## Data excerpt

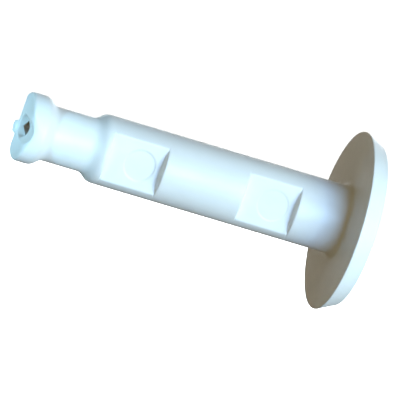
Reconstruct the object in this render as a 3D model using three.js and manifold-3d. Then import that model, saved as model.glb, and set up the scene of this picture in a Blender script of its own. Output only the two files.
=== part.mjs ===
// Drive-in wall anchor: a moulded plastic sleeve with a round flange and a flared nose, and the steel
// pin that is driven down its bore. Millimetres, +Z up. The anchor lies along X with its nose towards
// -X, as it goes into a wall. The origin is on its axis, in the plane of the flange's bearing face.
// The two flats of the sleeve face -Y, which is the way its mould opens.

import * as THREE from "three";
import { mergeVertices } from "three/addons/utils/BufferGeometryUtils.js";
import Module from "manifold-3d";

// ---- Sleeve, outside ----
const SLEEVE_DEPTH = 48; // from the flange's bearing face to the end of the nose
const HOLE_DIAMETER = 10; // the drilled hole, which the shank and the nose both fit
const FLANGE_DIAMETER = 26;
const FLANGE_THICKNESS = 2.75;
const FLANGE_TAPER = 1.2; // how much the rim's radius falls from the bearing face to the outer face
const FLANGE_EDGE_ROUND = 0.5; // on the outer face
const FLANGE_EDGE_BREAK = 0.2; // on the bearing face
const ROOT_FILLET = 0.8; // between the shank and the flange
const SHOULDER_LENGTH = 2.6;
const NECK_DIAMETER = 7.9;
const NECK_LENGTH = 5;
const FLARE_LENGTH = 2.4;
const NOSE_LENGTH = 2; // the full-size land at the end, its rounding included
const NOSE_ROUND = 0.6;
const NOSE_FRONT_ROUND = 1.9; // the end is rounded off more towards the flats' side,
const NOSE_BACK_ROUND = 2.8; // and most away from it

// ---- Flats on the shank ----
const FLAT_WALL = 1.07; // what is left between a flat and the bore
const FLAT_DRAFT = 0.25; // lean of the end walls over their height
const FLAT_END_RADIUS = 17; // the wall towards the flange bows towards the nose
const FRONT_FLAT_LENGTH = 8.1; // back from the shoulder
const REAR_FLAT_LENGTH = 7.5;
const REAR_FLAT_SETBACK = 7.8; // from the flange's bearing face
const EJECTOR_MARK_DIAMETER = 4.5;
const EJECTOR_MARK_SETBACK = 3; // from the flat's bowed wall to the mark's centre
const FRONT_MARK_DEPTH = 0.12;
const REAR_MARK_DEPTH = 0.05;

// ---- Mouth of the nose ----
const MOUTH_CHAMFER = 0.2;
const NOTCH_WIDTH = 3.6; // scoop from the bore out through the rim, on the flats' side
const NOTCH_DEPTH = 0.8;
const GATE_STUB_DIAMETER = 2; // where the moulding was cut from its runner
const GATE_STUB_HEIGHT = 0.3;
const GATE_STUB_REACH = 3.1; // from the axis to its centre
const GATE_STUB_ANGLE = 18; // degrees from +Y, turning down towards -Z

// ---- Bore ----
const BORE_DIAMETER = 5;
const NOSE_BORE_DIAMETER = 3.3;
const BORE_CONE_LENGTH = 1.2; // ends where the neck begins
const HEAD_RECESS_CHAMFER = 0.2;

// ---- Pin ----
const PIN_CLEARANCE = 0.3; // all round the pin, and under its head
const HEAD_DIAMETER = 8;
const HEAD_THICKNESS = 1.3;
const HEAD_BEVEL = 0.3;
const POINT_LENGTH = 1.1; // of the four-sided point, up to the middle of each side
const POINT_SETBACK = 0.25; // from the end of the nose, with the pin driven home
const BARB_COUNT = 10;
const BARB_PITCH = 2;
const BARB_HEIGHT = 0.25;
const BARB_SETBACK = 6; // from the flange's bearing face to the rearmost barb

// ---- Fineness of the mesh ----
const SLEEVE_SEGMENTS = 48;
const PIN_SEGMENTS = 32;
const CURVE_STEPS = 6;
const OVERRUN = 1; // how far a cutter passes the surface that it cuts through

const COLOURS = {
  plastic: { color: 0xe6eff2, roughness: 0.5, metalness: 0 },
  steel: { color: 0xb4b8bd, roughness: 0.35, metalness: 1 },
};

const wasm = await Module();
wasm.setup();

// Stations along X of what both pieces follow.
const noseEnd = -SLEEVE_DEPTH;
const flareFront = noseEnd + NOSE_LENGTH;
const neckFront = flareFront + FLARE_LENGTH;
const neckRear = neckFront + NECK_LENGTH;
const shoulderRear = neckRear + SHOULDER_LENGTH;

// Distances from the axis.
const shankRadius = HOLE_DIAMETER / 2;
const boreRadius = BORE_DIAMETER / 2;
const noseBoreRadius = NOSE_BORE_DIAMETER / 2;
const flatFloor = boreRadius + FLAT_WALL;

// A closed body of manifold-3d from a three.js geometry, which loses its doubled and pinched corners.
function solid(geometry) {
  geometry.deleteAttribute("normal");
  geometry.deleteAttribute("uv");
  const merged = mergeVertices(geometry);
  const corners = merged.index.array;
  const triVerts = [];
  for (let i = 0; i < corners.length; i += 3) {
    const [a, b, c] = corners.slice(i, i + 3);
    if (a !== b && b !== c && c !== a) {
      triVerts.push(a, b, c);
    }
  }
  return new wasm.Manifold(new wasm.Mesh({
    numProp: 3,
    vertProperties: new Float32Array(merged.attributes.position.array),
    triVerts: new Uint32Array(triVerts),
  }));
}

// A profile drawn as (radius, station) and turned about the X axis.
function turned(profile, segments) {
  return solid(new THREE.LatheGeometry(profile.getPoints(CURVE_STEPS), segments).rotateZ(-Math.PI / 2));
}

// A round bar along one axis, between two stations.
function bar(axis, radius, from, to, segments) {
  const geometry = new THREE.CylinderGeometry(radius, radius, to - from, segments);
  geometry.translate(0, (from + to) / 2, 0);
  return axis === "x" ? geometry.rotateZ(-Math.PI / 2) : geometry;
}

// An S-shaped run of the profile from where it is now to another radius and station.
function easeTo(profile, radius, station) {
  const { x, y } = profile.currentPoint;
  const middle = (y + station) / 2;
  profile.bezierCurveTo(x, middle, radius, middle, radius, station);
}

function sleeveBlank() {
  const neckRadius = NECK_DIAMETER / 2;
  const flangeRadius = FLANGE_DIAMETER / 2;
  const faceRadius = flangeRadius - FLANGE_TAPER;
  const recessRadius = HEAD_DIAMETER / 2 + PIN_CLEARANCE;
  const recessFloor = FLANGE_THICKNESS - HEAD_THICKNESS - PIN_CLEARANCE;

  const profile = new THREE.Path();
  profile.moveTo(noseBoreRadius + MOUTH_CHAMFER, noseEnd);
  profile.lineTo(shankRadius - NOSE_ROUND, noseEnd);
  profile.absarc(shankRadius - NOSE_ROUND, noseEnd + NOSE_ROUND, NOSE_ROUND, -Math.PI / 2, 0);
  profile.lineTo(shankRadius, flareFront);
  easeTo(profile, neckRadius, neckFront);
  profile.lineTo(neckRadius, neckRear);
  easeTo(profile, shankRadius, shoulderRear);
  profile.lineTo(shankRadius, -ROOT_FILLET);
  profile.quadraticCurveTo(shankRadius, 0, shankRadius + ROOT_FILLET, 0);
  profile.lineTo(flangeRadius - FLANGE_EDGE_BREAK, 0);
  profile.lineTo(flangeRadius, FLANGE_EDGE_BREAK);
  profile.lineTo(faceRadius, FLANGE_THICKNESS - FLANGE_EDGE_ROUND);
  profile.quadraticCurveTo(faceRadius, FLANGE_THICKNESS, faceRadius - FLANGE_EDGE_ROUND, FLANGE_THICKNESS);
  profile.lineTo(recessRadius + HEAD_RECESS_CHAMFER, FLANGE_THICKNESS);
  profile.lineTo(recessRadius, FLANGE_THICKNESS - HEAD_RECESS_CHAMFER);
  profile.lineTo(recessRadius, recessFloor);
  profile.lineTo(boreRadius, recessFloor);
  profile.lineTo(boreRadius, neckRear + BORE_CONE_LENGTH);
  profile.lineTo(noseBoreRadius, neckRear);
  profile.lineTo(noseBoreRadius, noseEnd + MOUTH_CHAMFER);
  profile.lineTo(noseBoreRadius + MOUTH_CHAMFER, noseEnd);
  return turned(profile, SLEEVE_SEGMENTS);
}

// The pocket of one flat: straight across at its front, bowed at its rear, with leaning walls.
function flatPocket(front, rear) {
  const halfWidth = shankRadius + OVERRUN;
  const sweep = Math.asin(halfWidth / FLAT_END_RADIUS);
  const outline = new THREE.Shape();
  outline.moveTo(front, halfWidth);
  outline.lineTo(front, -halfWidth);
  outline.absarc(rear + FLAT_END_RADIUS, 0, FLAT_END_RADIUS, Math.PI + sweep, Math.PI - sweep, true);
  const pocket = new THREE.ExtrudeGeometry(outline, {
    depth: OVERRUN,
    curveSegments: 2 * CURVE_STEPS,
    bevelThickness: shankRadius - flatFloor,
    bevelSize: FLAT_DRAFT,
    bevelSegments: 1,
  });
  return solid(pocket.rotateX(Math.PI / 2).translate(0, -shankRadius, 0));
}

// The round print of an ejector pin in the floor of a flat.
function ejectorMark(rear, depth) {
  const mark = bar("y", EJECTOR_MARK_DIAMETER / 2, -flatFloor - OVERRUN, depth - flatFloor, SLEEVE_SEGMENTS);
  return solid(mark.translate(rear - EJECTOR_MARK_SETBACK, 0, 0));
}

// What the nose keeps: seen along Z, its end has a flat middle between two roundings. Behind
// the nose it is wider than everything.
function noseOutline() {
  const clear = FLANGE_DIAMETER / 2 + OVERRUN;
  const rear = FLANGE_THICKNESS + OVERRUN;
  const backStart = noseEnd + NOSE_BACK_ROUND;
  const frontStart = noseEnd + NOSE_FRONT_ROUND;
  const backFlat = shankRadius - NOSE_BACK_ROUND;
  const frontFlat = shankRadius - NOSE_FRONT_ROUND;
  const outline = new THREE.Shape();
  outline.moveTo(rear, clear);
  outline.lineTo(backStart, clear);
  outline.lineTo(backStart, shankRadius);
  outline.absarc(backStart, backFlat, NOSE_BACK_ROUND, Math.PI / 2, Math.PI);
  outline.lineTo(noseEnd, -frontFlat);
  outline.absarc(frontStart, -frontFlat, NOSE_FRONT_ROUND, Math.PI, 1.5 * Math.PI);
  outline.lineTo(frontStart, -clear);
  outline.lineTo(rear, -clear);
  const options = { depth: 2 * clear, curveSegments: 2 * CURVE_STEPS, bevelEnabled: false };
  return solid(new THREE.ExtrudeGeometry(outline, options).translate(0, 0, -clear));
}

function notch() {
  const radius = (NOTCH_WIDTH ** 2 / 4 + NOTCH_DEPTH ** 2) / (2 * NOTCH_DEPTH);
  const scoop = bar("y", radius, -shankRadius - OVERRUN, 0, SLEEVE_SEGMENTS);
  return solid(scoop.translate(noseEnd + NOTCH_DEPTH - radius, 0, 0));
}

function gateStub() {
  const angle = THREE.MathUtils.degToRad(GATE_STUB_ANGLE);
  const stub = bar("x", GATE_STUB_DIAMETER / 2, noseEnd - GATE_STUB_HEIGHT, flareFront, 16);
  return solid(stub.translate(0, GATE_STUB_REACH * Math.cos(angle), -GATE_STUB_REACH * Math.sin(angle)));
}

function sleeve() {
  const frontRear = shoulderRear + FRONT_FLAT_LENGTH;
  const rearRear = -REAR_FLAT_SETBACK;
  return sleeveBlank()
    .intersect(noseOutline())
    .add(gateStub())
    .subtract(flatPocket(shoulderRear + FLAT_DRAFT, frontRear))
    .subtract(flatPocket(rearRear - REAR_FLAT_LENGTH, rearRear))
    .subtract(ejectorMark(frontRear, FRONT_MARK_DEPTH))
    .subtract(ejectorMark(rearRear, REAR_MARK_DEPTH))
    .subtract(notch());
}

function pin() {
  const radius = boreRadius - PIN_CLEARANCE;
  const noseRadius = noseBoreRadius - PIN_CLEARANCE;
  const headRadius = HEAD_DIAMETER / 2;
  const headUnderside = FLANGE_THICKNESS - HEAD_THICKNESS;
  const apex = noseEnd + POINT_SETBACK;
  const coneFront = neckRear + PIN_CLEARANCE;

  const profile = new THREE.Path();
  profile.moveTo(0, apex);
  profile.lineTo(noseRadius, apex);
  profile.lineTo(noseRadius, coneFront);
  profile.lineTo(radius, coneFront + BORE_CONE_LENGTH);
  for (let i = BARB_COUNT; i > 0; i -= 1) {
    const front = -BARB_SETBACK - i * BARB_PITCH;
    profile.lineTo(radius, front);
    profile.lineTo(radius - BARB_HEIGHT, front);
  }
  profile.lineTo(radius, -BARB_SETBACK);
  profile.lineTo(radius, headUnderside);
  profile.lineTo(headRadius, headUnderside);
  profile.lineTo(headRadius, FLANGE_THICKNESS - HEAD_BEVEL);
  profile.lineTo(headRadius - HEAD_BEVEL, FLANGE_THICKNESS);
  profile.lineTo(0, FLANGE_THICKNESS);

  // The point is what stays inside a long four-sided pyramid with its apex on the axis.
  const length = FLANGE_THICKNESS + OVERRUN - apex;
  const corner = (length * noseRadius * Math.SQRT2) / POINT_LENGTH;
  const pyramid = new THREE.ConeGeometry(corner, length, 4);
  pyramid.translate(0, -length / 2, 0);
  pyramid.rotateZ(Math.PI / 2);
  pyramid.translate(apex, 0, 0);
  return turned(profile, PIN_SEGMENTS).intersect(solid(pyramid));
}

function part(name, body, finish) {
  const { vertProperties, triVerts } = body.getMesh();
  const geometry = new THREE.BufferGeometry();
  geometry.setAttribute("position", new THREE.BufferAttribute(vertProperties, 3));
  geometry.setIndex(new THREE.BufferAttribute(triVerts, 1));
  const mesh = new THREE.Mesh(geometry, new THREE.MeshStandardMaterial({ ...finish, flatShading: true }));
  mesh.name = name;
  return mesh;
}

const anchor = new THREE.Group();
anchor.add(part("anchor_sleeve", sleeve(), COLOURS.plastic));
anchor.add(part("drive_pin", pin(), COLOURS.steel));

export default anchor;
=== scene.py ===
"""Looks of a drive-in wall anchor: a moulded white plastic sleeve and the plated steel pin in its bore."""

import math

import bmesh
import bpy
import numpy as np
from mathutils import Matrix, Vector


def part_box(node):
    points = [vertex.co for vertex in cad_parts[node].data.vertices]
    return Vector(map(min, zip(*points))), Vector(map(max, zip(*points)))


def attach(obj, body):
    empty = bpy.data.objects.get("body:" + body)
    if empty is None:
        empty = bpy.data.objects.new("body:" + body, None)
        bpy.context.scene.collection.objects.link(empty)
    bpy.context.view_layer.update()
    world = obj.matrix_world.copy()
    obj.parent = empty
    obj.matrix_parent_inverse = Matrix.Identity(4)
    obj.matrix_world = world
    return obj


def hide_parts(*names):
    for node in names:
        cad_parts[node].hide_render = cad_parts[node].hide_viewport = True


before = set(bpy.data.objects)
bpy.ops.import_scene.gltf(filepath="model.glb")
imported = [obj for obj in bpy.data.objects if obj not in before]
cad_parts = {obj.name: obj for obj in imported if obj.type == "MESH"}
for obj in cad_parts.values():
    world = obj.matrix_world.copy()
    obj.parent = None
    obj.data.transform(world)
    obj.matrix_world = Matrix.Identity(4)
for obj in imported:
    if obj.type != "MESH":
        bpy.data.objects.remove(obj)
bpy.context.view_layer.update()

MM = 0.001  # lengths below are in millimetres, up to the materials


def box_mm(node):
    return [Vector(corner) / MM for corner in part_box(node)]


sleeve_low, sleeve_high = box_mm("anchor_sleeve")
pin_low, pin_high = box_mm("drive_pin")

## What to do
Starting with the line that contains "function part(name, body, finish)", repeat each line exactly, and stop once the line that contains "cad_parts[node].hide_render = cad_parts[node].hide_viewport" has been repeated.

## Correct answer
function part(name, body, finish) {
  const { vertProperties, triVerts } = body.getMesh();
  const geometry = new THREE.BufferGeometry();
  geometry.setAttribute("position", new THREE.BufferAttribute(vertProperties, 3));
  geometry.setIndex(new THREE.BufferAttribute(triVerts, 1));
  const mesh = new THREE.Mesh(geometry, new THREE.MeshStandardMaterial({ ...finish, flatShading: true }));
  mesh.name = name;
  return mesh;
}

const anchor = new THREE.Group();
anchor.add(part("anchor_sleeve", sleeve(), COLOURS.plastic));
anchor.add(part("drive_pin", pin(), COLOURS.steel));

export default anchor;
=== scene.py ===
"""Looks of a drive-in wall anchor: a moulded white plastic sleeve and the plated steel pin in its bore."""

import math

import bmesh
import bpy
import numpy as np
from mathutils import Matrix, Vector


def part_box(node):
    points = [vertex.co for vertex in cad_parts[node].data.vertices]
    return Vector(map(min, zip(*points))), Vector(map(max, zip(*points)))


def attach(obj, body):
    empty = bpy.data.objects.get("body:" + body)
    if empty is None:
        empty = bpy.data.objects.new("body:" + body, None)
        bpy.context.scene.collection.objects.link(empty)
    bpy.context.view_layer.update()
    world = obj.matrix_world.copy()
    obj.parent = empty
    obj.matrix_parent_inverse = Matrix.Identity(4)
    obj.matrix_world = world
    return obj


def hide_parts(*names):
    for node in names:
        cad_parts[node].hide_render = cad_parts[node].hide_viewport = True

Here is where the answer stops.